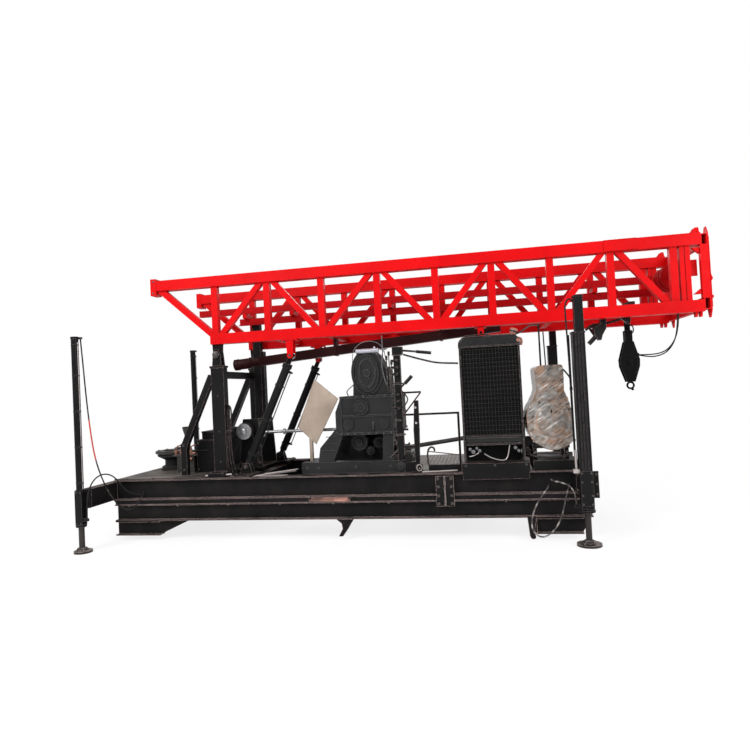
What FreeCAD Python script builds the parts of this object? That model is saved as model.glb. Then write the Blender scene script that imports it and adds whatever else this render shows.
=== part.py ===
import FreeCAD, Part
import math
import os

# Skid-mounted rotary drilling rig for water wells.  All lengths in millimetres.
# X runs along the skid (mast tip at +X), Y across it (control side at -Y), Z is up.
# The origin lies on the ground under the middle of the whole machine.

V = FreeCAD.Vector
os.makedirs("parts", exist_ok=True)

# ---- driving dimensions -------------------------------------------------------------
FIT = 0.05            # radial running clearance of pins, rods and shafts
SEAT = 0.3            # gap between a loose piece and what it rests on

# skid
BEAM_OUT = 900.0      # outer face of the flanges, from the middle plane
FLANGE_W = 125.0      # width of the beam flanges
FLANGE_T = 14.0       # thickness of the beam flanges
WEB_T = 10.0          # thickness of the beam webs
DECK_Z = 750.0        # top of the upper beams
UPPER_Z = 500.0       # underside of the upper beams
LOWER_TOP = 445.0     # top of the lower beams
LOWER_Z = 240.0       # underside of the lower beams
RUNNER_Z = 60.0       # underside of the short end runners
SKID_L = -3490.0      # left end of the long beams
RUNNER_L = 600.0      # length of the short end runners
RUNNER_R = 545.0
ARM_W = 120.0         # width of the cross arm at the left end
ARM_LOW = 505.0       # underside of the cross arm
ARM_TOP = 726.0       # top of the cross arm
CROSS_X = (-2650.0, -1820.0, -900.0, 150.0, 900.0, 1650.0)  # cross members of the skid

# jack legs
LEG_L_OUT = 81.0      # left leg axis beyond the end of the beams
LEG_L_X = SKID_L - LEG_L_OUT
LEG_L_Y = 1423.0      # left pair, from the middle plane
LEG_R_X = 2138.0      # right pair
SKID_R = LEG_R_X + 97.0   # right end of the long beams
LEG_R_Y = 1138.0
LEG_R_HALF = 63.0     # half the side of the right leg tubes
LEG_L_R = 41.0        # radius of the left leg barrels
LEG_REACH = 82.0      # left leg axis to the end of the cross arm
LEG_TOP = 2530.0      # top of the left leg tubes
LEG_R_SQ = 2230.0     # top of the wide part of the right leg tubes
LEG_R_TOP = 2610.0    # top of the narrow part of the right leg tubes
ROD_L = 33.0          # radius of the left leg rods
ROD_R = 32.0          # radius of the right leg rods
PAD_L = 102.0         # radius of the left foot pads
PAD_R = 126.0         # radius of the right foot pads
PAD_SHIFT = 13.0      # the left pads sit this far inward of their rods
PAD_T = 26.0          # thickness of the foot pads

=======

REQUIRED TASK:
Give every line of the material again, exactly as it reads.

THE REPLY:
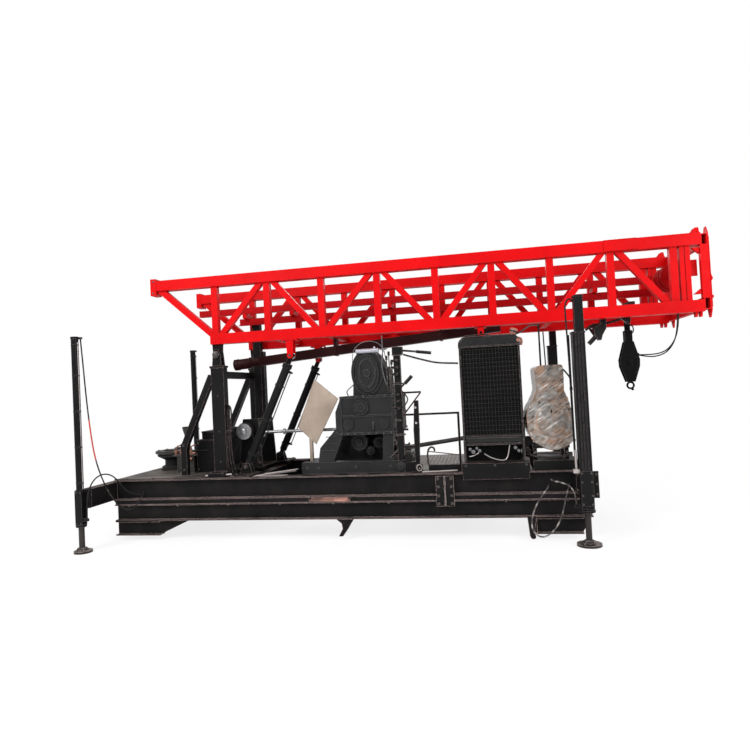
What FreeCAD Python script builds the parts of this object? That model is saved as model.glb. Then write the Blender scene script that imports it and adds whatever else this render shows.
=== part.py ===
import FreeCAD, Part
import math
import os

# Skid-mounted rotary drilling rig for water wells.  All lengths in millimetres.
# X runs along the skid (mast tip at +X), Y across it (control side at -Y), Z is up.
# The origin lies on the ground under the middle of the whole machine.

V = FreeCAD.Vector
os.makedirs("parts", exist_ok=True)

# ---- driving dimensions -------------------------------------------------------------
FIT = 0.05            # radial running clearance of pins, rods and shafts
SEAT = 0.3            # gap between a loose piece and what it rests on

# skid
BEAM_OUT = 900.0      # outer face of the flanges, from the middle plane
FLANGE_W = 125.0      # width of the beam flanges
FLANGE_T = 14.0       # thickness of the beam flanges
WEB_T = 10.0          # thickness of the beam webs
DECK_Z = 750.0        # top of the upper beams
UPPER_Z = 500.0       # underside of the upper beams
LOWER_TOP = 445.0     # top of the lower beams
LOWER_Z = 240.0       # underside of the lower beams
RUNNER_Z = 60.0       # underside of the short end runners
SKID_L = -3490.0      # left end of the long beams
RUNNER_L = 600.0      # length of the short end runners
RUNNER_R = 545.0
ARM_W = 120.0         # width of the cross arm at the left end
ARM_LOW = 505.0       # underside of the cross arm
ARM_TOP = 726.0       # top of the cross arm
CROSS_X = (-2650.0, -1820.0, -900.0, 150.0, 900.0, 1650.0)  # cross members of the skid

# jack legs
LEG_L_OUT = 81.0      # left leg axis beyond the end of the beams
LEG_L_X = SKID_L - LEG_L_OUT
LEG_L_Y = 1423.0      # left pair, from the middle plane
LEG_R_X = 2138.0      # right pair
SKID_R = LEG_R_X + 97.0   # right end of the long beams
LEG_R_Y = 1138.0
LEG_R_HALF = 63.0     # half the side of the right leg tubes
LEG_L_R = 41.0        # radius of the left leg barrels
LEG_REACH = 82.0      # left leg axis to the end of the cross arm
LEG_TOP = 2530.0      # top of the left leg tubes
LEG_R_SQ = 2230.0     # top of the wide part of the right leg tubes
LEG_R_TOP = 2610.0    # top of the narrow part of the right leg tubes
ROD_L = 33.0          # radius of the left leg rods
ROD_R = 32.0          # radius of the right leg rods
PAD_L = 102.0         # radius of the left foot pads
PAD_R = 126.0         # radius of the right foot pads
PAD_SHIFT = 13.0      # the left pads sit this far inward of their rods
PAD_T = 26.0          # thickness of the foot pads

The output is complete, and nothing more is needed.